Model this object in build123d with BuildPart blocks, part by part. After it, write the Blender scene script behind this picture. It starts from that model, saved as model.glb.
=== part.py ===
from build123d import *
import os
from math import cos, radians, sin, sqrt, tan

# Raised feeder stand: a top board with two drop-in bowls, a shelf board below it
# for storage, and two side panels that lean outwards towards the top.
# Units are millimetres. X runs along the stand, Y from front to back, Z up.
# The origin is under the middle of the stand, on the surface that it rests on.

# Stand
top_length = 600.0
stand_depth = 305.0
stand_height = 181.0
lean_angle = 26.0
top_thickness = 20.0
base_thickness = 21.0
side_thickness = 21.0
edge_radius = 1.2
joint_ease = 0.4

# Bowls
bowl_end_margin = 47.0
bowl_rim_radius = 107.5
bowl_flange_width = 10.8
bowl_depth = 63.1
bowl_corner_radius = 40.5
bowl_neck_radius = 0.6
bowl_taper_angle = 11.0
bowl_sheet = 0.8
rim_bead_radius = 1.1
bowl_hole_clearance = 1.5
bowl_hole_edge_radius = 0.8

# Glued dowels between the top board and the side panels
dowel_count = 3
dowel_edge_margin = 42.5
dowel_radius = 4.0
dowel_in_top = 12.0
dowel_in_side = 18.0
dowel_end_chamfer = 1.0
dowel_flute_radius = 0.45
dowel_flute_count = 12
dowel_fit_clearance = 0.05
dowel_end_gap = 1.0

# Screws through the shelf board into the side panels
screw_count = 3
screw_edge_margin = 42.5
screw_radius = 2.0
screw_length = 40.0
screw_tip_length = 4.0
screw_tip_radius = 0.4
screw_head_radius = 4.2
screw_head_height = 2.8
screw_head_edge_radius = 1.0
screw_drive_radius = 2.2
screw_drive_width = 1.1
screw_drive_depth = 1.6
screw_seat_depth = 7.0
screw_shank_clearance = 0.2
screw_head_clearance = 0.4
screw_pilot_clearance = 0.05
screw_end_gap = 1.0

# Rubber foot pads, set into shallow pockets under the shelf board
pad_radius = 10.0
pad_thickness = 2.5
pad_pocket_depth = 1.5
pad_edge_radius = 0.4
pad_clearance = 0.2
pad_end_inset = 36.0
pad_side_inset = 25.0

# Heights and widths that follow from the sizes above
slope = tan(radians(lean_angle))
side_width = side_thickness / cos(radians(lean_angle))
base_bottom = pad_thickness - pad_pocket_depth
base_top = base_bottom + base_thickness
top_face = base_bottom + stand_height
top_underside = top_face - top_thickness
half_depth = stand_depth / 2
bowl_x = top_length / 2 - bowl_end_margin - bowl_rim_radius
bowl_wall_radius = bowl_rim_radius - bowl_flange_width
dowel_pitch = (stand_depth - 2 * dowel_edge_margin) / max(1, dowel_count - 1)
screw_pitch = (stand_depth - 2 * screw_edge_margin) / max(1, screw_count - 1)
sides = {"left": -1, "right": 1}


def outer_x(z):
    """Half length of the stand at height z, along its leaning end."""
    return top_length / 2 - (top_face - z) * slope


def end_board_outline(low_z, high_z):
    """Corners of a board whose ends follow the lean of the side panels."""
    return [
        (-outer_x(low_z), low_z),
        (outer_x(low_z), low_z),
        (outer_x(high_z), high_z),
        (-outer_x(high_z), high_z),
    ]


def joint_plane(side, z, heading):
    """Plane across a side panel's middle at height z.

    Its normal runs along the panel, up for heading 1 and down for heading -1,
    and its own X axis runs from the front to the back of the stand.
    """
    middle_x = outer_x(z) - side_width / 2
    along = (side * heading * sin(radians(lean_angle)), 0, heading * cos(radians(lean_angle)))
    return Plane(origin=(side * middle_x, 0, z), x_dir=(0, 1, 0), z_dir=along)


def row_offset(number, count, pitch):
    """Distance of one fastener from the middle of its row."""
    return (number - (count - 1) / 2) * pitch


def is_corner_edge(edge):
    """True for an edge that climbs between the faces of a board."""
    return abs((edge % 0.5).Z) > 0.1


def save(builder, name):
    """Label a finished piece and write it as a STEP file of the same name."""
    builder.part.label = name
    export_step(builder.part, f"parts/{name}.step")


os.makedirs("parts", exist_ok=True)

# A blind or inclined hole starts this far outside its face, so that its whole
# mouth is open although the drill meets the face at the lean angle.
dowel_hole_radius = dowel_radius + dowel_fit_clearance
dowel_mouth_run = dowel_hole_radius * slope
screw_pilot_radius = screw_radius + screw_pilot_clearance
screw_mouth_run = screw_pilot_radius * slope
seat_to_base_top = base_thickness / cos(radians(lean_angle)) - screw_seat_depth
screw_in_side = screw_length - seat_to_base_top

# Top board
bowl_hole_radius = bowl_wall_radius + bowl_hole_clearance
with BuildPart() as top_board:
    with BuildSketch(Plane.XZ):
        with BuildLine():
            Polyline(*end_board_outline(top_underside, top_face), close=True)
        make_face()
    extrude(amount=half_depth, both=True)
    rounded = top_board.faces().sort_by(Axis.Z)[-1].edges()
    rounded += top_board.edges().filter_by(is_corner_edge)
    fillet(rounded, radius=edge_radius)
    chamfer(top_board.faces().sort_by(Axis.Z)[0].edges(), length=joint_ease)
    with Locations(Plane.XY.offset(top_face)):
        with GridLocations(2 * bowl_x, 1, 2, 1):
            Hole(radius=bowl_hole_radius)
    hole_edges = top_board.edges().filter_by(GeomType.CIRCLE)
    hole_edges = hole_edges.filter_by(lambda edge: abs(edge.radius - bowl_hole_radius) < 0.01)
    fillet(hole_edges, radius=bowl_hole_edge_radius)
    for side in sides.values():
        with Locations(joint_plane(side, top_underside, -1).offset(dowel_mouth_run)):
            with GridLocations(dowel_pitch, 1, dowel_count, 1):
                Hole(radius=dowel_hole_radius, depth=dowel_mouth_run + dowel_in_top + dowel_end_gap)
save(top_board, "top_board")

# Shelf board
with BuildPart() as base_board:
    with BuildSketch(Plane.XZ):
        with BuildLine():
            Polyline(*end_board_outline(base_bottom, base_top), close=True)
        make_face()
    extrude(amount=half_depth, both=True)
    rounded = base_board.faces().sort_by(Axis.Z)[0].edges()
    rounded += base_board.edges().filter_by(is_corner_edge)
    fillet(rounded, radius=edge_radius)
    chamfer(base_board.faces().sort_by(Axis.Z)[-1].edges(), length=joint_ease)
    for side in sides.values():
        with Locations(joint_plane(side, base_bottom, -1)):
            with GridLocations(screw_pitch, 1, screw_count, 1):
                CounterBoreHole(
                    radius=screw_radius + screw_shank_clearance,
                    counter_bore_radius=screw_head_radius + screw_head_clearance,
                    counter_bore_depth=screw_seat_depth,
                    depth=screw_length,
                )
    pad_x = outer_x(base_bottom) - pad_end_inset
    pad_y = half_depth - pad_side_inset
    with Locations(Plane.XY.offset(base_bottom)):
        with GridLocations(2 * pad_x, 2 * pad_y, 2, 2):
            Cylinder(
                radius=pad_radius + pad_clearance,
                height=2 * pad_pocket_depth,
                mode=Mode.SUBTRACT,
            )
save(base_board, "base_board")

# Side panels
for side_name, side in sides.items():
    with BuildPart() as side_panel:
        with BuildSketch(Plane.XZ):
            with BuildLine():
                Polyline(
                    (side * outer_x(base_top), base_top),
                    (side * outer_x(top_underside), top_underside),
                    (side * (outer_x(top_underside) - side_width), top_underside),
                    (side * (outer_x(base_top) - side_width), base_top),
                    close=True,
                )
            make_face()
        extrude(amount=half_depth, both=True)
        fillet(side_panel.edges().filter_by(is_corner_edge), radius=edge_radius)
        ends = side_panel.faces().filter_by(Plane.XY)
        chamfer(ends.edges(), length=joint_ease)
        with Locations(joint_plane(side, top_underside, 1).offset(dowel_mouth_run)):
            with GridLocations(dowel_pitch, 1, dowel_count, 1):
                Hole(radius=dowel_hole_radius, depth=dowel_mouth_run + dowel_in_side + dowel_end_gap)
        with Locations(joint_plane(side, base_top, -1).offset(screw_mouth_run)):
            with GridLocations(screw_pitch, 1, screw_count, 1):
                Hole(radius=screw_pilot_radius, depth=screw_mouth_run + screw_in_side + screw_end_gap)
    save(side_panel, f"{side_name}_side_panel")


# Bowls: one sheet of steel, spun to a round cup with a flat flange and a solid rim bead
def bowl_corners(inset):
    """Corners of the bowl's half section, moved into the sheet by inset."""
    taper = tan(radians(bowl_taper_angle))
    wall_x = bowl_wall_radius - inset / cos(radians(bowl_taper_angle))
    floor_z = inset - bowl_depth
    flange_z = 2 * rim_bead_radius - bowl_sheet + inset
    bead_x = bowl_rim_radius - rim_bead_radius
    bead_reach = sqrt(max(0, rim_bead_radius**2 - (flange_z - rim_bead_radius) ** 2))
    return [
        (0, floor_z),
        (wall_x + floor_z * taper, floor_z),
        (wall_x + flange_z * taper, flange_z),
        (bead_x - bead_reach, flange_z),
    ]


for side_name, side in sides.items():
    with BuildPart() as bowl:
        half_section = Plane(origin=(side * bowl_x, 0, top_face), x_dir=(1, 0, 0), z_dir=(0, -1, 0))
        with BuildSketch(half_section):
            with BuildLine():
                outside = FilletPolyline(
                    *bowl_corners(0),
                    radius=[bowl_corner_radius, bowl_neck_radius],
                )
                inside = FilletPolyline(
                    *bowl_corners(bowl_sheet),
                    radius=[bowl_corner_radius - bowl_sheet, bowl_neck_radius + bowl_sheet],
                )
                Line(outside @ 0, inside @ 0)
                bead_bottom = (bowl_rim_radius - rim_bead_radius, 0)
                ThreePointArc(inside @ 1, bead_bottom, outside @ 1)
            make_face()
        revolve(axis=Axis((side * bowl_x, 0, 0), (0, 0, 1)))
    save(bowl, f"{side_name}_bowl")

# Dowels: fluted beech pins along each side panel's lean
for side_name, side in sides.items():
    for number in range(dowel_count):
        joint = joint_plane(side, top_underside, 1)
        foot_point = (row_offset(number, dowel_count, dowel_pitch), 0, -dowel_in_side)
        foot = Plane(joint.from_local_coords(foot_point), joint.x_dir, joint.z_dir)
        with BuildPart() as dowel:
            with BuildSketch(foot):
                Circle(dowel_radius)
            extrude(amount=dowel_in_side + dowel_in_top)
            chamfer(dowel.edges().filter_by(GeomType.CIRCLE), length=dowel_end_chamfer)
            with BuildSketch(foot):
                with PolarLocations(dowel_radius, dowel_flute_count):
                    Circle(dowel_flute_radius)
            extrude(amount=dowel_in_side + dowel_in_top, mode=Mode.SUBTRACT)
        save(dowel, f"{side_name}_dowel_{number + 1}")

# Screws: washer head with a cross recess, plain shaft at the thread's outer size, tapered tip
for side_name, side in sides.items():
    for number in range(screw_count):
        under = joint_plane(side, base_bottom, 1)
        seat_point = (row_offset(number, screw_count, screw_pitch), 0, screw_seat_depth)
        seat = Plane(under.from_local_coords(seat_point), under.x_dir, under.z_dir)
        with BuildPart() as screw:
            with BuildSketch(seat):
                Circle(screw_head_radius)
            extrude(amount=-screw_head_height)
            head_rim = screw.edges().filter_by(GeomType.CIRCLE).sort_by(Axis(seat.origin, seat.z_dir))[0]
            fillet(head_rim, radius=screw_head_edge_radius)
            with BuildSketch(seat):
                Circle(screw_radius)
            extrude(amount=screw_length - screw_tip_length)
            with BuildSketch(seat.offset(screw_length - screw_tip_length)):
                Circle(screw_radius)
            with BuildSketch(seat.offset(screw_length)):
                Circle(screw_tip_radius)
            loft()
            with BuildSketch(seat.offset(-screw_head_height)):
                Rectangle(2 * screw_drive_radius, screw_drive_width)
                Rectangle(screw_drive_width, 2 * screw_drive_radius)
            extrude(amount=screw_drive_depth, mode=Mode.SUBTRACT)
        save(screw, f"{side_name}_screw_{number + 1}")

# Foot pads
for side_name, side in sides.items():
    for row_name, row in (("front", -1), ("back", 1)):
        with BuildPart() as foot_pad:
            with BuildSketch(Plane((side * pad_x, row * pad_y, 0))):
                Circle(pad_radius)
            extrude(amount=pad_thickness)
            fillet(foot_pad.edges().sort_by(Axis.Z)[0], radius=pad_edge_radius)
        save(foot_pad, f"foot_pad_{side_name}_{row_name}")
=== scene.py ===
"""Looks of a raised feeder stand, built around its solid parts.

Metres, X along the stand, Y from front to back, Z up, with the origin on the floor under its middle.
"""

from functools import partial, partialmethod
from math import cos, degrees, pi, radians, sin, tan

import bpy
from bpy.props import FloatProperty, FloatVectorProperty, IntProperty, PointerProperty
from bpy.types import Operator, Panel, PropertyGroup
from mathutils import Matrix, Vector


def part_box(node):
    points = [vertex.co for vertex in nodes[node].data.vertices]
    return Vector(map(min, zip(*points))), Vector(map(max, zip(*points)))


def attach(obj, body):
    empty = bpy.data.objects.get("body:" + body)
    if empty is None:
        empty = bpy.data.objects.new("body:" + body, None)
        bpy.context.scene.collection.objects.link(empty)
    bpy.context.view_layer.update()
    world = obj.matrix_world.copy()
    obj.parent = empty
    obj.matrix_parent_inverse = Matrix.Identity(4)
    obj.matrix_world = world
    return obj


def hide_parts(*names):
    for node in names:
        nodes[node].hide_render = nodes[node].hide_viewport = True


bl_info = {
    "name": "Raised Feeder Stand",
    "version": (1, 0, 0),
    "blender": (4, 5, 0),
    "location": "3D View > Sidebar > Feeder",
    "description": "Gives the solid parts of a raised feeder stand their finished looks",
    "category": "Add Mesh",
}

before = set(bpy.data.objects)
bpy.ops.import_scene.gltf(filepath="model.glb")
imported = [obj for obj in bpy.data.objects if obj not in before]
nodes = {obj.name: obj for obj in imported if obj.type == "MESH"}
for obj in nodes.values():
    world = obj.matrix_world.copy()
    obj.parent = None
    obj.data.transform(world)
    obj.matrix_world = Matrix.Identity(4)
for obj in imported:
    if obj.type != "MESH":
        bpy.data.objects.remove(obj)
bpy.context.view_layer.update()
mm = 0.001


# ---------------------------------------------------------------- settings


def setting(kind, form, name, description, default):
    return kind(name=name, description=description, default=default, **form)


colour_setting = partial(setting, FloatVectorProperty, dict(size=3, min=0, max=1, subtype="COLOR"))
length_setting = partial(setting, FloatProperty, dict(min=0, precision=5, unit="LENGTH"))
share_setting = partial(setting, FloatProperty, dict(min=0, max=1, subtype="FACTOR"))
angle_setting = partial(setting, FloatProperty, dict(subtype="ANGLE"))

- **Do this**
Print exactly the lines from the line with "# Foot pads" to the line with "obj.matrix_world = Matrix.Identity(4)", both included, and nothing else.

- **Answer to the exercise**
# Foot pads
for side_name, side in sides.items():
    for row_name, row in (("front", -1), ("back", 1)):
        with BuildPart() as foot_pad:
            with BuildSketch(Plane((side * pad_x, row * pad_y, 0))):
                Circle(pad_radius)
            extrude(amount=pad_thickness)
            fillet(foot_pad.edges().sort_by(Axis.Z)[0], radius=pad_edge_radius)
        save(foot_pad, f"foot_pad_{side_name}_{row_name}")
=== scene.py ===
"""Looks of a raised feeder stand, built around its solid parts.

Metres, X along the stand, Y from front to back, Z up, with the origin on the floor under its middle.
"""

from functools import partial, partialmethod
from math import cos, degrees, pi, radians, sin, tan

import bpy
from bpy.props import FloatProperty, FloatVectorProperty, IntProperty, PointerProperty
from bpy.types import Operator, Panel, PropertyGroup
from mathutils import Matrix, Vector


def part_box(node):
    points = [vertex.co for vertex in nodes[node].data.vertices]
    return Vector(map(min, zip(*points))), Vector(map(max, zip(*points)))


def attach(obj, body):
    empty = bpy.data.objects.get("body:" + body)
    if empty is None:
        empty = bpy.data.objects.new("body:" + body, None)
        bpy.context.scene.collection.objects.link(empty)
    bpy.context.view_layer.update()
    world = obj.matrix_world.copy()
    obj.parent = empty
    obj.matrix_parent_inverse = Matrix.Identity(4)
    obj.matrix_world = world
    return obj


def hide_parts(*names):
    for node in names:
        nodes[node].hide_render = nodes[node].hide_viewport = True


bl_info = {
    "name": "Raised Feeder Stand",
    "version": (1, 0, 0),
    "blender": (4, 5, 0),
    "location": "3D View > Sidebar > Feeder",
    "description": "Gives the solid parts of a raised feeder stand their finished looks",
    "category": "Add Mesh",
}

before = set(bpy.data.objects)
bpy.ops.import_scene.gltf(filepath="model.glb")
imported = [obj for obj in bpy.data.objects if obj not in before]
nodes = {obj.name: obj for obj in imported if obj.type == "MESH"}
for obj in nodes.values():
    world = obj.matrix_world.copy()
    obj.parent = None
    obj.data.transform(world)
    obj.matrix_world = Matrix.Identity(4)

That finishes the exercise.